**Written task:**
Print, exactly as they stand, the lines from the start of the listing to the line containing "outlet_bell_diameter = 11.6", inclusive.

**Supplied material:**
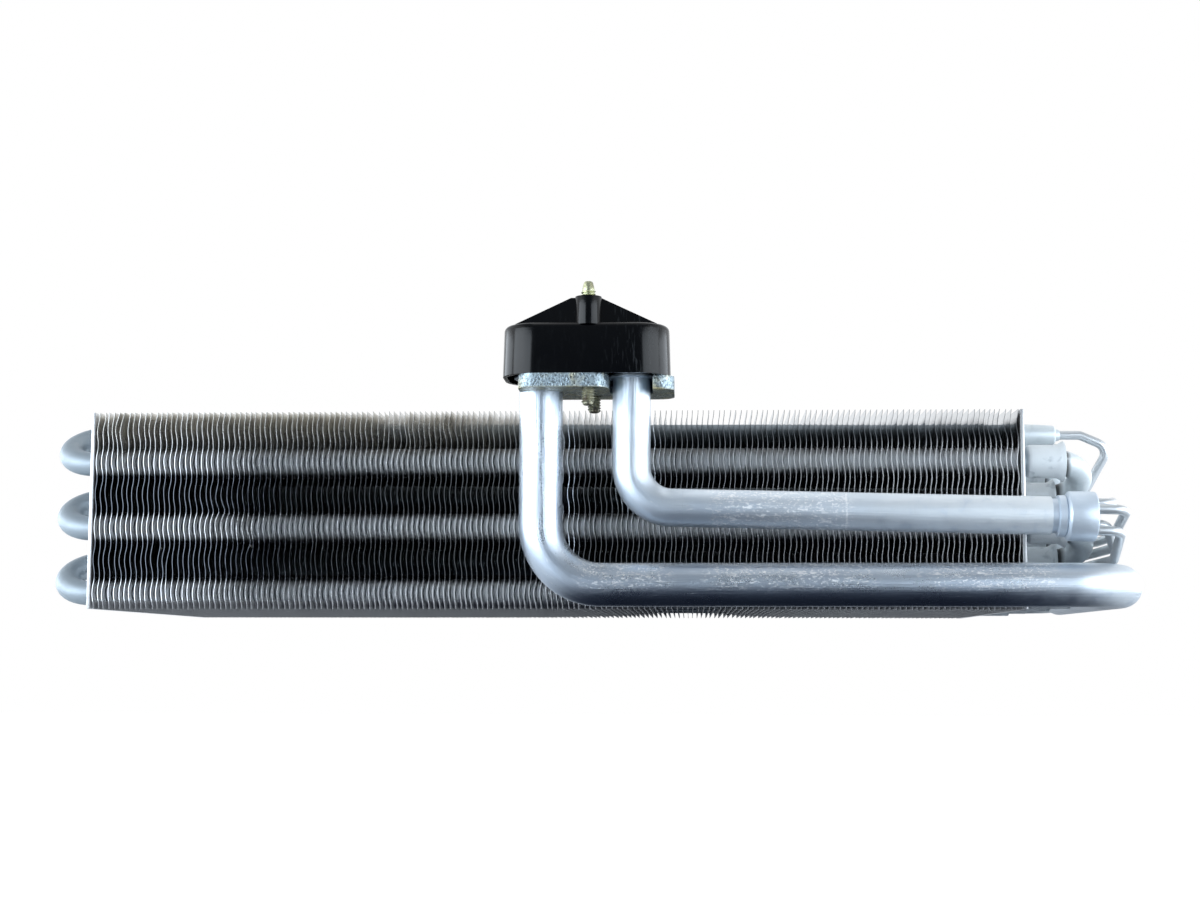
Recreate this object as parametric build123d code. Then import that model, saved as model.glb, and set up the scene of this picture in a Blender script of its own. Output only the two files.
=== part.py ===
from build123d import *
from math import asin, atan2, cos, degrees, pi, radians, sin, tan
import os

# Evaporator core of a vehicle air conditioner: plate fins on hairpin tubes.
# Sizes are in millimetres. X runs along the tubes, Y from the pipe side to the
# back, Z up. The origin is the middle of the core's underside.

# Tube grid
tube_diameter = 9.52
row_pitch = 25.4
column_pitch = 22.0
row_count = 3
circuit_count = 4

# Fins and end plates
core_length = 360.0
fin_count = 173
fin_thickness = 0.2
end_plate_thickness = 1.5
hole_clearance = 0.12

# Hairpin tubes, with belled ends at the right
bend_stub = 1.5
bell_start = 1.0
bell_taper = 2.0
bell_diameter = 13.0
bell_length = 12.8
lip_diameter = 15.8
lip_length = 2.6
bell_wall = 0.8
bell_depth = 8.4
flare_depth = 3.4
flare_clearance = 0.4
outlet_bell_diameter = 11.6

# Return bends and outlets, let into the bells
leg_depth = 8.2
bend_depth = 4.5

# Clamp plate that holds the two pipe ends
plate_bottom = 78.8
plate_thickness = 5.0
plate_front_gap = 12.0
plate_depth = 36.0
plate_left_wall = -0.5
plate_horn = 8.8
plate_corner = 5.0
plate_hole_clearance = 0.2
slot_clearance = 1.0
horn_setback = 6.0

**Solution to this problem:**
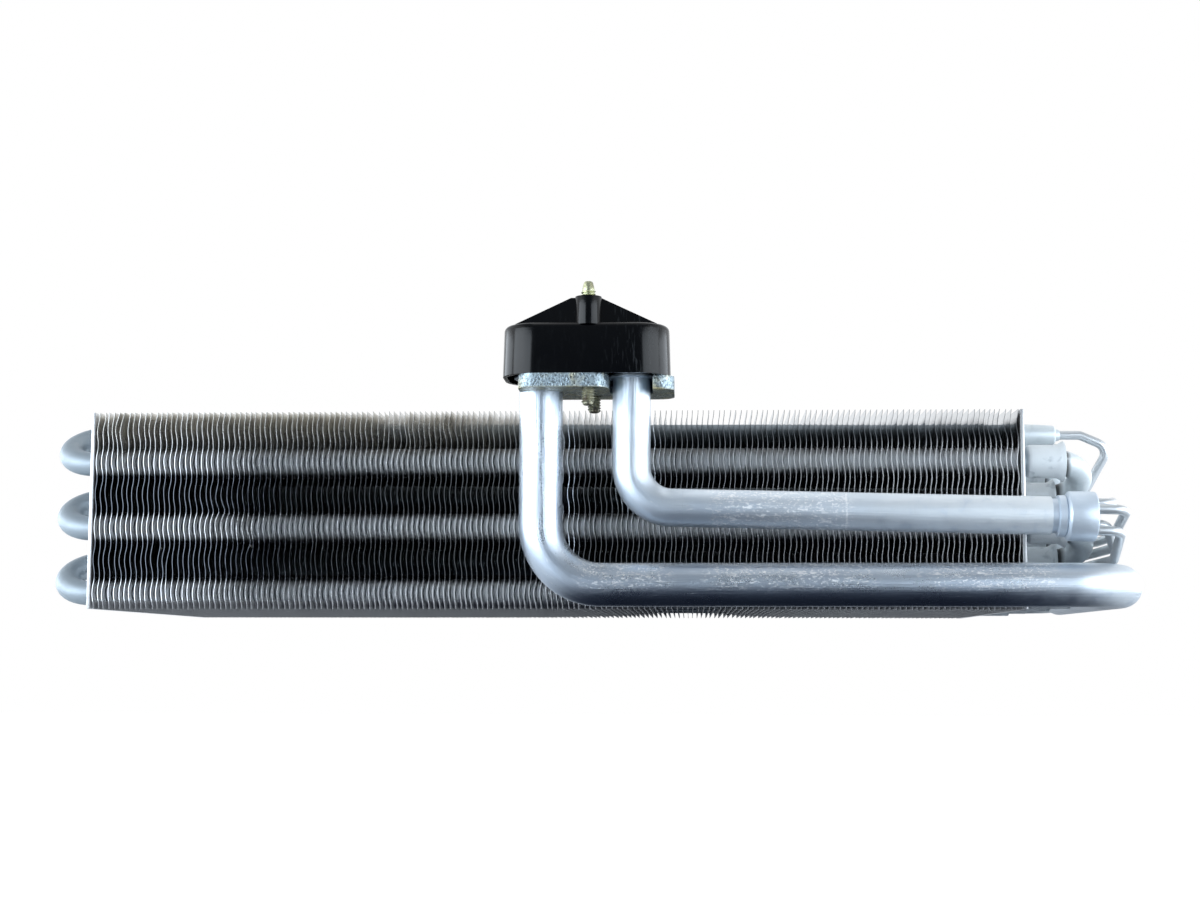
Recreate this object as parametric build123d code. Then import that model, saved as model.glb, and set up the scene of this picture in a Blender script of its own. Output only the two files.
=== part.py ===
from build123d import *
from math import asin, atan2, cos, degrees, pi, radians, sin, tan
import os

# Evaporator core of a vehicle air conditioner: plate fins on hairpin tubes.
# Sizes are in millimetres. X runs along the tubes, Y from the pipe side to the
# back, Z up. The origin is the middle of the core's underside.

# Tube grid
tube_diameter = 9.52
row_pitch = 25.4
column_pitch = 22.0
row_count = 3
circuit_count = 4

# Fins and end plates
core_length = 360.0
fin_count = 173
fin_thickness = 0.2
end_plate_thickness = 1.5
hole_clearance = 0.12

# Hairpin tubes, with belled ends at the right
bend_stub = 1.5
bell_start = 1.0
bell_taper = 2.0
bell_diameter = 13.0
bell_length = 12.8
lip_diameter = 15.8
lip_length = 2.6
bell_wall = 0.8
bell_depth = 8.4
flare_depth = 3.4
flare_clearance = 0.4
outlet_bell_diameter = 11.6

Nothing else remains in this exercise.